Surrounding Porterfield in the constellation of young Maryland filmmakers are dozens of aspiring auteurs, most of them unlikely to spend even $25,000 on their next project.

An exception is Jeanie M. Clark, who hopes to debut her feature Smalltimore this month at the Maryland Film Festival (May 7-10 at The Charles Theatre). Smalltimore stars Towson resident Cheryl Scungio; features Joyce Scott as an eccentric, wealthy widow; and jumps off the screen with a cameo and music by Baltimore poet and Apathy Press publisher Tom DiVenti in the guise of T.T. Tucker and his Bum Rush Band.

"Baltimore equals production value," says Clark, who shot her entire film within a five-mile radius of her Mount Vernon home.

Locations included private mansions around Mount Vernon, an artist's loft near Penn Station, a classic rowhouse in Waverly, a sushi restaurant, an Irish pub, Fells Point art galleries, parks, War Memorial Plaza, and Federal Hill. "I spent about $40,000 to $45,000, but it looks like we spent more than $100,000 because of the range of locations," she says. "And a little respect and decent food for the people helping you goes a long way."

Other notable up-and-comers include Catherine Pancake, known for a documentary about mountain-top coal removal called Black Diamonds, who's promoting a new short called Jay Dreams, based on haikus written by Baltimore poet Jai Brooks; Bryan "Grasshopper" Robinson, the 2009 film fellow at the Creative Alliance, who's at work on an action serial about two cousins whose failure to return a video gets them in hot water with an underground kung fu theater cult; and the B-horror juggernaut of Chris LaMartina and Jimmy George, the makers of Dead Teenagers and Grave Mistakes.

On a more experimental bent, Karen Yasinsky creates hand-drawn cell animations and stop-action films with handmade puppets, and Mary Helena Clark shoots on a vintage Bolex and prints her own films in her basement.

Is anything more Baltimore than setting up a mad scientist laboratory of cinema in the basement?

There's also Steve Ruback, who graduated from Towson University last year after a four-year hitch in the Navy, and made a post-apocalyptic western called The Gunslinger Grifter Logan for a cool $3,500. "I've found it very easy to shoot just about anywhere in Baltimore," says Ruback. "I'm usually welcomed with open arms."

Of the very young local filmmakers around town, North Baltimore's Nicky Smith is among the brightest lights. "It's what I want to dedicate my life to," says the 16-year-old Friends School student. "In my head, I see what the world would look like on film."

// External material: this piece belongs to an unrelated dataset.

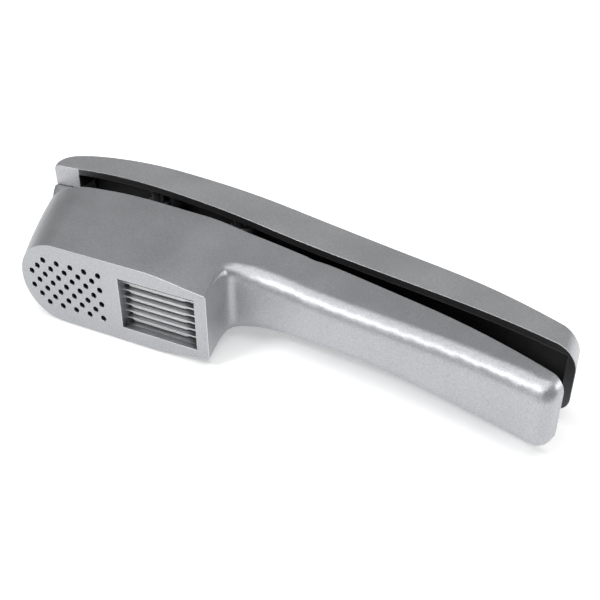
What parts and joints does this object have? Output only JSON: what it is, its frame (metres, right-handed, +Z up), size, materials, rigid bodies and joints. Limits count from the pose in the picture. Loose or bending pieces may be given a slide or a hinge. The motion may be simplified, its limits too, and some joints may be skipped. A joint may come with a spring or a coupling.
{
  "type": "garlic press",
  "caption": "Two-in-one cast garlic press: perforated crushing chamber and slicing window in the body, hinged lever with two swinging plungers.",
  "frame": {"origin": "centre of the footprint of the press lying on its side, on the surface it lies on", "axes": "+X from the hinge to the grip ends, +Y from the outlet face to the lever, +Z up across the width"},
  "size_m": [0.1846, 0.0602, 0.0267],
  "materials": {
    "cast_body": "satin silver lacquer over die-cast metal",
    "cast_lever": "satin silver lacquer over die-cast metal",
    "plunger_cast": "plain satin casting",
    "finger_steel": "bright ground steel",
    "blade_steel": "ground stainless strip",
    "pin_steel": "turned steel pin"
  },
  "bodies": {
    "body": {"body": "cast_body", "blade_frame": "blade_steel", "blade_1": "blade_steel", "blade_2": "blade_steel", "blade_3": "blade_steel", "blade_4": "blade_steel", "blade_5": "blade_steel", "blade_6": "blade_steel"},
    "lever": {"lever": "cast_lever", "hinge_pin": "pin_steel", "press_pin": "pin_steel", "slicer_pin": "pin_steel"},
    "press_plunger": {"press_plunger": "plunger_cast"},
    "slicer_plunger": {"slicer_carrier": "plunger_cast", "finger_rods": "pin_steel", "finger_1": "finger_steel", "finger_2": "finger_steel", "finger_3": "finger_steel", "finger_4": "finger_steel", "finger_5": "finger_steel", "finger_6": "finger_steel", "finger_7": "finger_steel"}
  },
  "joints": [
    {"name": "lever_hinge", "type": "hinge", "parent": "body", "child": "lever", "pos_m": [-0.0852, 0.01775, 0.01335], "axis": [0, 0, 1], "range_deg": [-2.2, 55]},
    {"name": "press_swing", "type": "hinge", "parent": "lever", "child": "press_plunger", "pos_m": [-0.0536, 0.02045, 0.01335], "axis": [0, 0, 1], "range_deg": [-50, 2]},
    {"name": "slicer_swing", "type": "hinge", "parent": "lever", "child": "slicer_plunger", "pos_m": [-0.0211, 0.01895, 0.01335], "axis": [0, 0, 1], "range_deg": [-43.5, 1.8]}
  ],
  "couplings": [
    {"joint": "press_swing", "follows": "lever_hinge", "ratio": -0.865},
    {"joint": "slicer_swing", "follows": "lever_hinge", "ratio": -0.73}
  ]
}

Young enough to say things like "I haven't made a narrative film since the 8th grade," Smith attended Steve Yeager's "5th Wall" summer film camp for the past few years.

"I learned everything from him, from what a wide shot was to figuring out that a director has to be everybody's best friend who can do a million things at once," says Smith of Yeager, a lifelong Baltimorean whose Divine Trash documentary about John Waters's early career won a Sundance award in 1998.

Primarily a maker of documentaries—from shorts on the world of "noise music" to videos about unlicensed, independent music venues across Baltimore—Smith is currently writing a script about teenagers called Roman.

Unlike his earlier drama, this one will have dialogue. "I'm trying a lot of different styles of movie-making," says Smith, born in New York but claims full credentials as a Baltimorean. "I don't want to do the same thing twice in a row."

 

As contradictory as it sounds, success could preclude these filmmakers from continuing to work in town. Barry Levinson, with a 1960 diploma from Forest Park High School and a 1989 directing Oscar for Rain Man, is a case in point. Levinson hasn't made a film in Baltimore since Liberty Heights a decade ago.

Especially beloved here for his 1982 film, Diner, Levinson's most recent hometown star turn occurred in January when he lobbied the General Assembly for broader support for the Maryland film industry. "I cannot shoot movies in Maryland," Levinson told legislators, noting that he wanted to make the 2006 Robin Williams movie Man of the Year here, but instead went to Toronto, where production costs were cheaper. The musical version of Hairspray was also filmed in Toronto, rather than Baltimore, for the same reason.

With big budgets come accountants making decisions to set up production in foreign countries. Next-to-no budget brings the freedom not only to shoot where you please but, in Porterfield's case, where you must.

Porterfield grew up a middle class kid with a working class mentality, someone who attended the privileged Park School in Greenspring Valley, moved to New York, and then came home to dinner in Hamilton.

He isn't leaving anytime soon. "I left my whole life in New York and moved back to Baltimore to write a screenplay," says Porterfield, who teaches screenwriting and film production at The Johns Hopkins University. "I lived in New York for eight years and I didn't want to tell stories there," he says. "I was writing scenes and they were all set in Baltimore.

"Thankfully, this is a town where it's still possible to get a bunch of creative people together and make a film on the cheap."